Wildgoose's scholarly - though poetic - hunter-gatherer approach has brought her commissions to co-devise and present broadcasts for radio, write essays to accompany exhibitions, and publish articles/reviews in the academic, specialist, and national press. Recent publications include chapters in Post-Specimen Encounters Between Art, Science and Curating (Ed Juler & Alistair Robinson, ed., Intellect, 2021), and Wonder in Contemporary Artistic Practice (Christian Mieves & Irene Brown, ed., Routledge, 2016); she was co-editor of a special issue of the European Journal of Life Writing (Vol. 9, "Life Writing & Death: Dialogues of the Dead," 2020); recent articles include "Beyond All Price: Victorian Hair Jewelry, Commemoration and Story-Telling" in Fashion Theory (Vol. 22, 2018); "Strong Room: Material memories and the digital record" (with Roelof Bakker) in European Journal of Life Writing (Vol. 7, 2018), and "Ways of Making with Human Hair and Knowing How to 'Listen' to the Dead" in West 86th (Spring/Summer 2016), the Bard Graduate Center Journal of Decorative Arts, Design History & Material Culture published by University of Chicago Press.

She is a regular speaker at conferences and co-convened the conference Life Writing and Death: A day of explorations in association with the Centre for Life-Writing Research at King's College London in 2018. She also receives invitations as Keynote Speaker (Working Wonder conference, Newcastle University, 2013; Concept and Context in Practice conference, University for the Creative Arts, Farnham, 2011).

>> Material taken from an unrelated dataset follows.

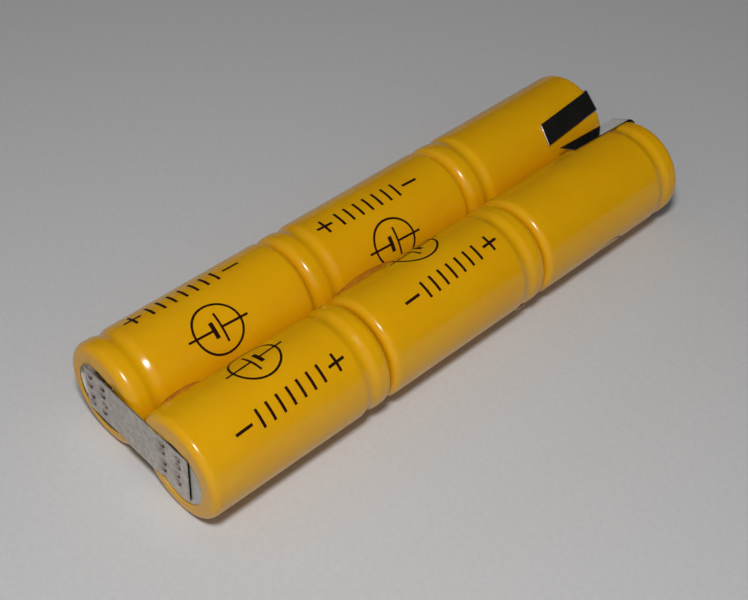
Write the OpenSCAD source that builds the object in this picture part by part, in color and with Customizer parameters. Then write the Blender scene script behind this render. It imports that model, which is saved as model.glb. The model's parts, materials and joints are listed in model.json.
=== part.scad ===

As a consultant her clients include the Strandlines project at King's College London, and the Wellcome Library.

Wildgoose is a NESTA (National Endowment for Science Technology & the Arts) Dream Time Fellow, and was a Museumaker selected maker in 2010.

In 2001 Wildgoose received a Wellcome Sciart R&D Award as project co-ordinator and artist/researcher/writer, working in collaboration with a consultant gastroenterologist and an opera director; the project resulted in a medical/musical performance that toured the UK supported by an Arts Council Touring Project Award, and featured as a chapter in Experiment: Conversations in Art & Science (Wellcome Trust, 2003). Wildgoose was co-recipient of two Arts Council 'Year of the Artist' Awards in 2001.

Wildgoose is an experienced lecturer and tutor (including co-leader of the Material Thinking & Creative Practice Module, MA Museum & Galleries Studies at Kingston University in 2011) as well as a mentor to mid-career artists.